Старая Анджа первая покинула луг, не сказав ни слова своему сыну. Вскоре за ней последовали и другие, чтобы еще раз обсудить за бутылкой вина события этого дня.
Семьи, в которых еще были живы отцы, согласно обычаю, уходили с луга целой процессией: впереди глава семьи верхом на коне, которого ведет под уздцы старший сын, следом за ними, пешком, все домочадцы.
В таком же порядке собирался тронуться в путь со своей семьей и Раде. Он велел своему сыну Блаже взять под уздцы коня, но тот ответил:
- Я не могу, отец. Придется тебе посадить меня в седло.
- Что-о? - поразился Раде.
И только теперь он взглянул на сына, сидевшего на траве. Тот был очень бледен и, как-то странно согнувшись, наклонился вперед.
- Что с тобой? Тебе дурно? - нетерпеливо спросил отец.
Этот крепкий, здоровый человек никогда не болел сам и не признавал никаких болезней у других. Но мальчик и в самом деле выглядел плохо. В лице его не было ни кровинки, глаза блестели.
- Что с тобой? - повторил Раде уже не так резко. Он даже нагнулся и положил сыну руку на лоб. Лоб его горел. Блаже лихорадило.
Теперь Раде забеспокоился.
- Что случилось? - спросил он в третий раз.
Тогда его сын приподнял немного край белого гуня, и Раде увидел, что мальчик зажимает рукой рану. Его пальцы и рубашка были в крови.

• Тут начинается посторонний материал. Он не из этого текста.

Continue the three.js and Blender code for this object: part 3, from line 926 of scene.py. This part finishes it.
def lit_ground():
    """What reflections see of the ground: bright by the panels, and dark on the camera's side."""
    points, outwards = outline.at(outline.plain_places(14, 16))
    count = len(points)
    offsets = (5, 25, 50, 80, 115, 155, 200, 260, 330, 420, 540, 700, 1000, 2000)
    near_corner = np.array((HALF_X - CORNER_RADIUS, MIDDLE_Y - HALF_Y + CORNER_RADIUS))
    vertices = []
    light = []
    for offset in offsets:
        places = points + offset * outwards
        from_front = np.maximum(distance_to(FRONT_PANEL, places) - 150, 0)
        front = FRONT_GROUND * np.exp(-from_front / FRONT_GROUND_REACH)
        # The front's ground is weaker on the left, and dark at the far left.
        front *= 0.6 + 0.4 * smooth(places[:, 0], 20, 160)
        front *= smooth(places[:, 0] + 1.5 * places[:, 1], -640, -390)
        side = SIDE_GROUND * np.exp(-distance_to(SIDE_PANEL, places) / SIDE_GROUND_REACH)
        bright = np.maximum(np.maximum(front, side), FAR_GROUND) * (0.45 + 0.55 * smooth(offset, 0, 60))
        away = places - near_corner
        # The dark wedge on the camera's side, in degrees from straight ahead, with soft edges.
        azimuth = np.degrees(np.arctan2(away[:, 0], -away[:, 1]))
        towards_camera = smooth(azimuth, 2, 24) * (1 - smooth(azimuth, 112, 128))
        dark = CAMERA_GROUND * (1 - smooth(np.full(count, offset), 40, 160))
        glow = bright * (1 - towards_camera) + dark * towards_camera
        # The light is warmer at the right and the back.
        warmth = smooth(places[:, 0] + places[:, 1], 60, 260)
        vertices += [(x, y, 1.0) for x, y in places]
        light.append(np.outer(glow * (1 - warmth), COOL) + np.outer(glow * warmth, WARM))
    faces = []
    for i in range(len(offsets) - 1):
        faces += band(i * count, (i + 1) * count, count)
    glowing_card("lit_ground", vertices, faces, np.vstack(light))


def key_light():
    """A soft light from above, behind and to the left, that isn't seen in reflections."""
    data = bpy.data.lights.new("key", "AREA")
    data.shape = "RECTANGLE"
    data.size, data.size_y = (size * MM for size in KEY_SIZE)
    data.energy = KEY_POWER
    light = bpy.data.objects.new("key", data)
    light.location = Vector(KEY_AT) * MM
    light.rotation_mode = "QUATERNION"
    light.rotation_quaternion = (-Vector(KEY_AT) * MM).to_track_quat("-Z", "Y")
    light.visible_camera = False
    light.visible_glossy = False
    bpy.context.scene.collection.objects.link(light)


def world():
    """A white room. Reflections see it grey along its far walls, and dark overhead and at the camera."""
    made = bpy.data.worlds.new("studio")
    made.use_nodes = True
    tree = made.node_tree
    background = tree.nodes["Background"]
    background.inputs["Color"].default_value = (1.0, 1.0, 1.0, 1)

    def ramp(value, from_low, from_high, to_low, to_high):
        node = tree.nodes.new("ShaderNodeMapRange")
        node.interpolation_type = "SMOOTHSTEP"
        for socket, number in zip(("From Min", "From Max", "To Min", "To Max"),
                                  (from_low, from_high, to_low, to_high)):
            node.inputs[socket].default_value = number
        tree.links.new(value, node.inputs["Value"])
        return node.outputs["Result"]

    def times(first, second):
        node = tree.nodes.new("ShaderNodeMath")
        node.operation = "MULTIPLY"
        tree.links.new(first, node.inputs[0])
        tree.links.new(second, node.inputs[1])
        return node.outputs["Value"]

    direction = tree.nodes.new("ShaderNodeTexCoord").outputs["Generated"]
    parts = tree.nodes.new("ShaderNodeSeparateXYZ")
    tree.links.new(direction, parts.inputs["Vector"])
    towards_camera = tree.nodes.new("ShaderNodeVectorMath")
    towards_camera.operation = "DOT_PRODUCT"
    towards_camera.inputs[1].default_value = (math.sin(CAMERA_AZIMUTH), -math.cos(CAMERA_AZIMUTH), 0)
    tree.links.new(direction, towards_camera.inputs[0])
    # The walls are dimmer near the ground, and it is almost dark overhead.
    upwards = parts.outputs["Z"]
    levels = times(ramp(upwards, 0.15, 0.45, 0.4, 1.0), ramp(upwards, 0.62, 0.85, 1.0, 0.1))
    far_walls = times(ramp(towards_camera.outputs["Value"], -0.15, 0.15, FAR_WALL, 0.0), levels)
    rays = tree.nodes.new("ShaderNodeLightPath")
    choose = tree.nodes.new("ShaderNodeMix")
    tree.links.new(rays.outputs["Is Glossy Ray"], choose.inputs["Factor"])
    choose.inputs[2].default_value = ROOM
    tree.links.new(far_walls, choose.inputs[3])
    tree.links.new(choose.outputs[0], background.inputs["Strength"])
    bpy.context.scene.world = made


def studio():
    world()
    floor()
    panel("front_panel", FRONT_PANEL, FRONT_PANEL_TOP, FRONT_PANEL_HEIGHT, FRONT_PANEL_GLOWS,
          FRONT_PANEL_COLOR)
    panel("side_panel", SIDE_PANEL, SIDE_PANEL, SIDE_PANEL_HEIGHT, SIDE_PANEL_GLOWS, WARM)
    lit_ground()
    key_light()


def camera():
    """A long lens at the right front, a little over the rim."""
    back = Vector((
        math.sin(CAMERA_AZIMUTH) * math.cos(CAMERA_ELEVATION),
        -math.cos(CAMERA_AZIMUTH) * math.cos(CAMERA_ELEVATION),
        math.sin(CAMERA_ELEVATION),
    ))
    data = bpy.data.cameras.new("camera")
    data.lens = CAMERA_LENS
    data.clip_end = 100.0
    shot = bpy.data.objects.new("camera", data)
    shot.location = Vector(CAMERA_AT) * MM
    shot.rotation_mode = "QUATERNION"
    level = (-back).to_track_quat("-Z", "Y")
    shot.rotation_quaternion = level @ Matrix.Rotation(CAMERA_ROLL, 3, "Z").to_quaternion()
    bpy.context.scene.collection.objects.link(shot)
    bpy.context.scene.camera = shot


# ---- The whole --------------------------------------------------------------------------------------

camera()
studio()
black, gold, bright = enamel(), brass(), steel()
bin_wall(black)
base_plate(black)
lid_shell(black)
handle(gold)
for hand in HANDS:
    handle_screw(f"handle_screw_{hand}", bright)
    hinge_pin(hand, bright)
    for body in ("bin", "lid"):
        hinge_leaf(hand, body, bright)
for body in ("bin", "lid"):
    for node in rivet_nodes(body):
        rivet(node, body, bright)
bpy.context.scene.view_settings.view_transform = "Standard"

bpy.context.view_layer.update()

Раде выпрямился и, с изумлением глядя на сына, спросил:
- Ты ранен?
- Да, - ответил Блаже. - В меня попало. - И, опустив край гуня, добавил: - Но никто не заметил. И никому не говори. Увези меня отсюда. Военный врач из Подгорицы быстро меня вылечит.
Отец в растерянности смотрел на сына, сгорбившегося в траве. У него было смутное чувство, что этот мальчик - герой. Но героев, которые страдают и молчат, он никогда еще не видел. Он чувствовал, что в нем поднимается гнев против этого молчаливого страдальца. И гнев против того, кто в него стрелял, - сына старой Анджи. И гнев против Джурановичей. И гнев против только что заключенного мира, который мешал ему теперь поднять ружье и отомстить за сына.